- _Request_
In the entries below, which lines run from the one containing "tyre_shape, rim_shape = make_wheel(sign)" to the one containing "if empty is"? Copy exactly those lines, ends included, and no others.
■ ■ ■ ■
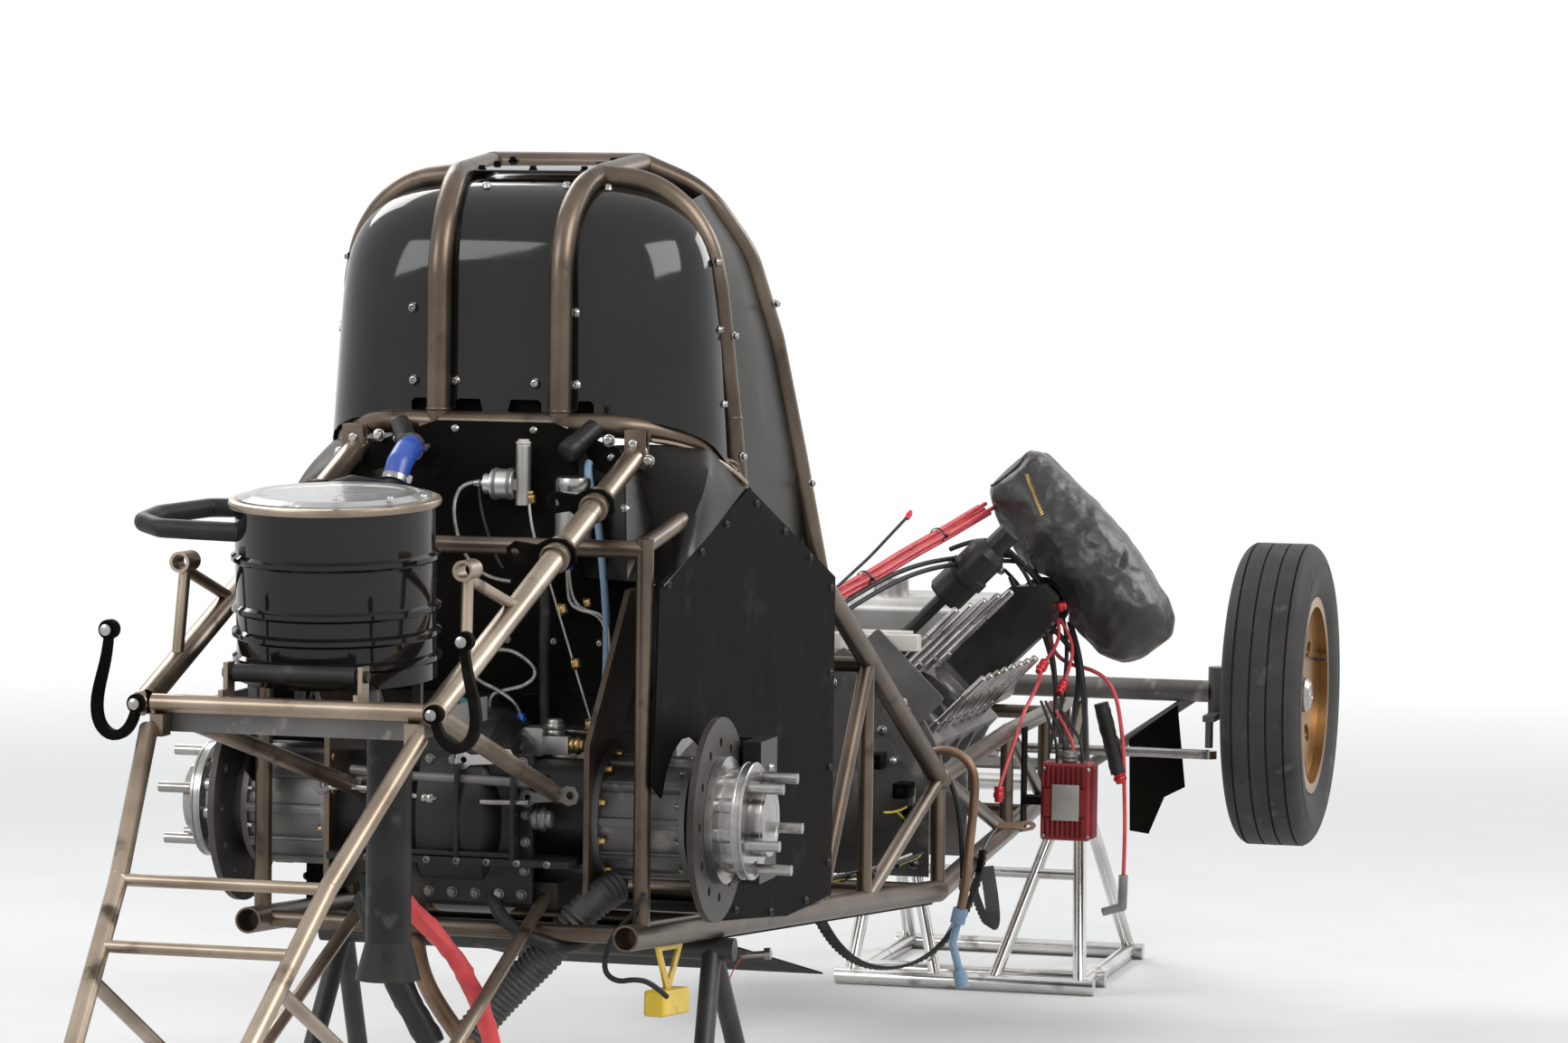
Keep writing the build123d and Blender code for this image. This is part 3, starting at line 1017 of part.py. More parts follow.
def make_stands():
    base_x0, base_x1, half = STAND_FRONT_X - 560, STAND_FRONT_X, 275
    floor = -HUB_HEIGHT
    r = STAND_TUBE_R
    top_z = RAIL_FRONT_Z - RAIL_D / 2 - r - SEAT_GAP
    z0 = floor + r
    head_x = NOSE_X - 60
    parts = [rod((x, -half, z0), (x, half, z0), 2 * r) for x in (base_x0, base_x1, base_x0 + 130)]
    parts += [rod((base_x0, s * (half - 30), z0), (base_x1, s * (half - 30), z0), 2 * r) for s in (-1, 1)]
    head = axle_rail_y(head_x) + 20
    parts.append(rod((head_x, -head, top_z), (head_x, head, top_z), 2 * r))
    for s in (-1, 1):
        for x in (base_x0, base_x1):
            parts.append(rod((x, s * (half - 30), z0), (head_x, s * (head - 20), top_z), 2 * r - 6))
        parts.append(rod((base_x0, s * 60, z0), (head_x, s * (head - 40), top_z), 2 * r - 8))
    # rung across the two rear legs, at this share of their height
    share = 0.55
    leg = [a + share * (b - a) for a, b in zip((base_x0, half - 30, z0), (head_x, head - 20, top_z))]
    parts.append(rod((leg[0], -leg[1], leg[2]), tuple(leg), 22))
    save("front_stand", fuse(parts))
    head_x = 240
    top_z = rail_z(head_x) - (RAIL_D / 2 + r + SEAT_GAP) / math.cos(math.atan(RAIL_SLOPE))
    parts = []
    for s in (-1, 1):
        for x in (-60, 540):
            parts.append(rod((x, s * 330, z0), (head_x, s * 290, top_z), 30))
        parts.append(rod((-60, s * 330, z0), (540, s * 330, z0), 2 * r))
    parts += [rod((x, -330, z0), (x, 330, z0), 2 * r) for x in (-60, 540)]
    parts += [ball((x, y, z0), 2 * r) for x in (-60, 540) for y in (-330, 330)]
    parts.append(rod((head_x, -325, top_z), (head_x, 325, top_z), 2 * r))
    save("rear_stand", fuse(parts))


for_wheel = {"left": 1, "right": -1}

frame_shape = make_frame()
make_dome(frame_shape)
make_seat()
make_axle()
make_spool()
make_calipers()
make_rear_struts(frame_shape, nodes["axle_housing"][0])
make_panels(nodes["rear_struts"][0])
make_can()
make_rear_pipes(nodes["catch_can"][0])
make_panel_fittings()
make_wheelie(nodes["axle_housing"][0])
make_engine(frame_shape)
make_driveline()
make_front_axle(frame_shape)
for name, sign in for_wheel.items():
    save("knuckle_" + name, make_knuckle(sign))
    tyre_shape, rim_shape = make_wheel(sign)
    save("front_tyre_" + name, tyre_shape)
    save("front_rim_" + name, rim_shape)
make_steering(frame_shape)
make_steering_wheel()
make_engine_bay()
make_small_pieces()
make_cords()
make_stands()

os.makedirs("parts", exist_ok=True)
place_all = Pos(SHIFT_X, 0, HUB_HEIGHT)
for name, solids in nodes.items():
    shape = Compound(children=[place_all * s for s in solids]) if len(solids) > 1 else place_all * solids[0]
    export_step(shape, os.path.join("parts", name + ".step"))
    print(name, len(solids), round(sum(s.volume for s in solids) / 1e6, 3), "litres")
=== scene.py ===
import math

import bmesh
import bpy
from mathutils import Matrix, Vector, noise
from mathutils.bvhtree import BVHTree


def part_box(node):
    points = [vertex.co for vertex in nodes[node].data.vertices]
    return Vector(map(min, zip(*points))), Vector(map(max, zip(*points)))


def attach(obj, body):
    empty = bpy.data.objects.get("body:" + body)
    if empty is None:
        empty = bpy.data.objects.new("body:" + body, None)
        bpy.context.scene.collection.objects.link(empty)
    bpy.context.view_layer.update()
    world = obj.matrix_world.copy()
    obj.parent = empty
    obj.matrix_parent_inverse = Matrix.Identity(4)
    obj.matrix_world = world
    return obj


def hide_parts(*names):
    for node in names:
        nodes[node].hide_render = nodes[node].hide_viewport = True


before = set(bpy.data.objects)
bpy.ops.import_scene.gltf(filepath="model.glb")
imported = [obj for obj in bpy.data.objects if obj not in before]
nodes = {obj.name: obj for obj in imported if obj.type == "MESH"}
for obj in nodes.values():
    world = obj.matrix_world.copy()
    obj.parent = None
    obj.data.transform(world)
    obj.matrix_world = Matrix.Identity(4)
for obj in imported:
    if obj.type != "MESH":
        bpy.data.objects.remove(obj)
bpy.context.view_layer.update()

# The CAD source is drawn from the middle of the rear axle, in millimetres
SHIFT = Vector((-1.2135, 0.0, 0.740))
WHEELBASE = 3175.0
TYRE_Y = 678.0
WHEEL_DROP = 84.0
DISC_Y = 355.0
HUB_FACE_Y = 417.0
BELL_IN_Y = 200.0
BELL_OUT_Y = 335.0
PLATE_LEAN = math.radians(14.5)
REAR_BAR_END = (-832, 204, 222)


def at(x, y, z):
    """Point in metres in the shared frame, from millimetres from the rear axle."""
    return Vector((x, y, z)) / 1000 + SHIFT


def side_y(x):
    """Outer face of the side frame, which widens to the front."""
    return 290.0 + 0.04 * x


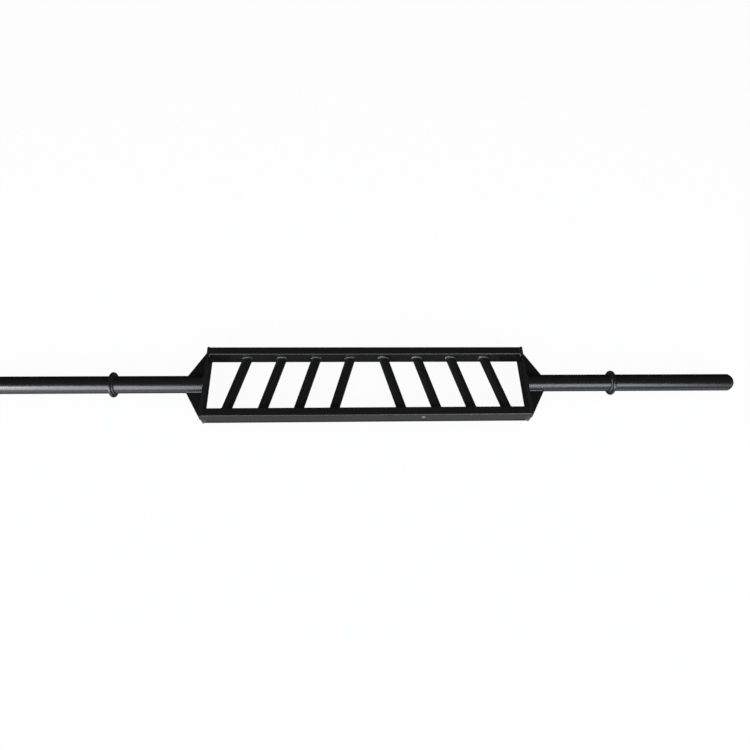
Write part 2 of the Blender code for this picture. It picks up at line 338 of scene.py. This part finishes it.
grips = []
for number in range(1, GRIP_COUNT + 1):
    name = "grip_" + str(number)
    low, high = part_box(name)
    centre = (low.x + high.x) / 2
    lean = GRIP_LEAN if centre > 0 else -GRIP_LEAN
    grips.append((name, centre, lean))
    radius = GRIP_DIAMETER / 2
    bore = radius - GRIP_WALL
    sections = []
    for step in range(GRIP_STEPS):
        angle = tau * step / GRIP_STEPS
        section = [point_on_grip(centre, lean, radius, angle, -1, EDGE_STRIP * strip) for strip in (0, 1, 2)]
        section += [point_on_grip(centre, lean, radius, angle, 1, EDGE_STRIP * strip) for strip in (2, 1, 0)]
        section += [point_on_grip(centre, lean, bore, angle, end, 0.0) for end in (1, -1)]
        sections.append(section)
    add_piece(name + "_tube", swept(sections, closed=True), grip_coat, "grip_coat", name)


# Grip welds
# A wire-fed arc weld runs all round each end of each grip. The pool freezes in small crescents as the torch
# moves on, and the coat flows over them, so the bead is rippled, a little proud and shinier than the tubes.

WELD_LEG = 0.0045
GRIP_WELD_ON_GRIP = 0.0070
GRIP_WELD_ON_RAIL = 0.0050
RIPPLE_PITCH = 0.0012
RIPPLE_STEPS = 6  # stations to a ripple
RIPPLE_HEIGHT = 0.08
RIPPLE_BOW = 0.7  # how far the middle of a crescent trails its ends, in ripples
TOE_RIPPLE = 0.35  # how high a ripple is at the bead's toes, as a share of its height in the middle
CROWN = 0.28
FACE_STEPS = 7
WANDER = 0.10
WANDER_SIZE = 0.012
TAPER = 0.004  # an open bead grows to its full size over this length
BLUNT_END = 0.1  # share of its cross-section that it starts with

weld_coat = powder_coat("weld_powder_coat", roughness=0.24, waviness=0.00002)


def bead(stations, closed):
    """A weld bead. Each station is its root and two arms that reach along the joined faces to its toes."""
    middles = [root + (arm_a + arm_b) / 2 for root, arm_a, arm_b in stations]
    travelled = [0.0]
    for before, after in zip(middles, middles[1:] + middles[:1]):
        travelled.append(travelled[-1] + (after - before).length)
    length = travelled[-1] if closed else travelled[-2]
    pitch = length / max(1, round(length / RIPPLE_PITCH))
    sections = []
    for (root, arm_a, arm_b), run in zip(stations, travelled):
        size = 1.0 + WANDER * noise.noise(root / WANDER_SIZE)
        if not closed:
            size *= sqrt(min(1.0, BLUNT_END + min(run, length - run) / TAPER))
        section = [root]
        for step in range(FACE_STEPS + 1):
            share = step / FACE_STEPS
            arc = 4 * share * (1 - share)
            beat = (run / pitch + RIPPLE_BOW * arc) % 1.0
            ripple = RIPPLE_HEIGHT * sqrt(1 - (2 * beat - 1) ** 2) * (TOE_RIPPLE + (1 - TOE_RIPPLE) * arc)
            chord = (1 - share) * arm_a + share * arm_b
            lift = (arm_a + arm_b) * (CROWN * arc + ripple) / 2
            section.append(root + size * (chord + lift))
        sections.append(section)
    return swept(sections, closed)


def station_count(length):
    """How many stations a bead of this length needs."""
    return RIPPLE_STEPS * max(1, round(length / RIPPLE_PITCH))


for name, centre, lean in grips:
    for place, end in (("front", -1), ("rear", 1)):
        count = station_count(tau * (GRIP_DIAMETER + GRIP_WELD_ON_RAIL) / 2)
        stations = []
        for step in range(count):
            angle = tau * step / count
            root = point_on_grip(centre, lean, GRIP_DIAMETER / 2, angle, end, 0.0)
            along = point_on_grip(centre, lean, GRIP_DIAMETER / 2, angle, end, GRIP_WELD_ON_GRIP)
            outward = point_on_grip(centre, lean, GRIP_DIAMETER / 2 + GRIP_WELD_ON_RAIL, angle, end, 0.0)
            stations.append((root, along - root, outward - root))
        joint = name + "_" + place
        add_piece(joint + "_bead", bead(stations, closed=True), weld_coat, "weld_coat", joint + "_weld")


# Rail welds
# The rails are butted to the end plates. A bead stands in each inner corner, and the welds on the outer faces
# are ground flush with a flap disc, which leaves a faint low band under the coat.

RAIL_WELD_LEG = 0.0036
DRESSED_WIDTH = 0.007
DRESSED_HEIGHT = 0.00022
DRESSED_SINK = 0.0006
DRESSED_STEPS = 8

for side_name, side in (("left", -1), ("right", 1)):
    plate_low, plate_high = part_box(side_name + "_end_plate")
    inner_face = plate_high.x if side < 0 else plate_low.x
    for place, rail_side in (("front", -1), ("rear", 1)):
        rail_low, rail_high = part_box(place + "_rail")
        weld_low, weld_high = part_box(side_name + "_" + place + "_rail_weld")
        rail_face = rail_high.y if rail_side < 0 else rail_low.y
        count = station_count(weld_high.z - weld_low.z)
        stations = []
        for step in range(count + 1):
            up = weld_low.z + (weld_high.z - weld_low.z) * step / count
            arm_along = Vector((-side * RAIL_WELD_LEG, 0.0, 0.0))
            arm_across = Vector((0.0, -rail_side * RAIL_WELD_LEG, 0.0))
            stations.append((Vector((inner_face, rail_face, up)), arm_along, arm_across))
        joint = side_name + "_" + place + "_rail"
        add_piece(joint + "_bead", bead(stations, closed=False), weld_coat, "weld_coat", joint + "_weld")

        skin = rounded_rectangle(rail_low, rail_high, RAIL_CORNER_RADIUS, RAIL_CORNER_STEPS)
        sections = []
        for y, z in skin:
            core_y = min(max(y, rail_low.y + RAIL_CORNER_RADIUS), rail_high.y - RAIL_CORNER_RADIUS)
            core_z = min(max(z, rail_low.z + RAIL_CORNER_RADIUS), rail_high.z - RAIL_CORNER_RADIUS)
            outward = Vector((0.0, y - core_y, z - core_z)).normalized()
            base = Vector((inner_face, y, z)) - outward * DRESSED_SINK
            section = []
            for step in range(DRESSED_STEPS + 1):
                share = step / DRESSED_STEPS
                height = DRESSED_SINK + DRESSED_HEIGHT * 4 * share * (1 - share)
                along = Vector(((share - 0.5) * DRESSED_WIDTH, 0.0, 0.0))
                section.append(base + along + outward * height)
            section.append(base + Vector((0.5 * DRESSED_WIDTH, 0.0, 0.0)))
            section.append(base - Vector((0.5 * DRESSED_WIDTH, 0.0, 0.0)))
            sections.append(section)
        add_piece(joint + "_dressed_weld", swept(sections, closed=True), weld_coat, "weld_coat")


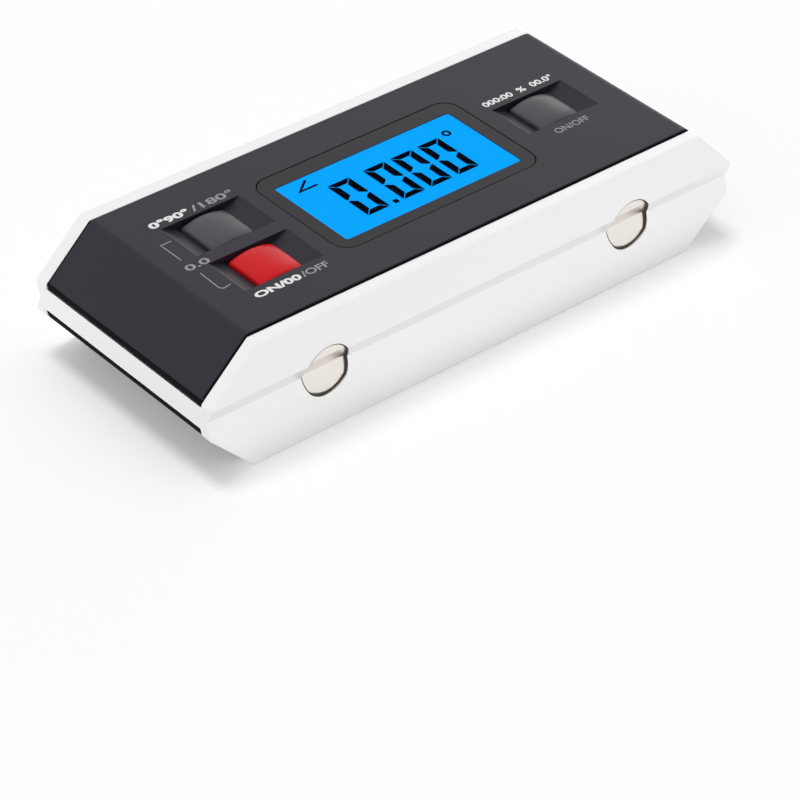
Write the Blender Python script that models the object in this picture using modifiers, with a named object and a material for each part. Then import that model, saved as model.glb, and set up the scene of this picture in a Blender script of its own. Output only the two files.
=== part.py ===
■ ■ ■ ■
- _Response to this task_
    tyre_shape, rim_shape = make_wheel(sign)
    save("front_tyre_" + name, tyre_shape)
    save("front_rim_" + name, rim_shape)
make_steering(frame_shape)
make_steering_wheel()
make_engine_bay()
make_small_pieces()
make_cords()
make_stands()

os.makedirs("parts", exist_ok=True)
place_all = Pos(SHIFT_X, 0, HUB_HEIGHT)
for name, solids in nodes.items():
    shape = Compound(children=[place_all * s for s in solids]) if len(solids) > 1 else place_all * solids[0]
    export_step(shape, os.path.join("parts", name + ".step"))
    print(name, len(solids), round(sum(s.volume for s in solids) / 1e6, 3), "litres")
=== scene.py ===
import math

import bmesh
import bpy
from mathutils import Matrix, Vector, noise
from mathutils.bvhtree import BVHTree


def part_box(node):
    points = [vertex.co for vertex in nodes[node].data.vertices]
    return Vector(map(min, zip(*points))), Vector(map(max, zip(*points)))


def attach(obj, body):
    empty = bpy.data.objects.get("body:" + body)
    if empty is None:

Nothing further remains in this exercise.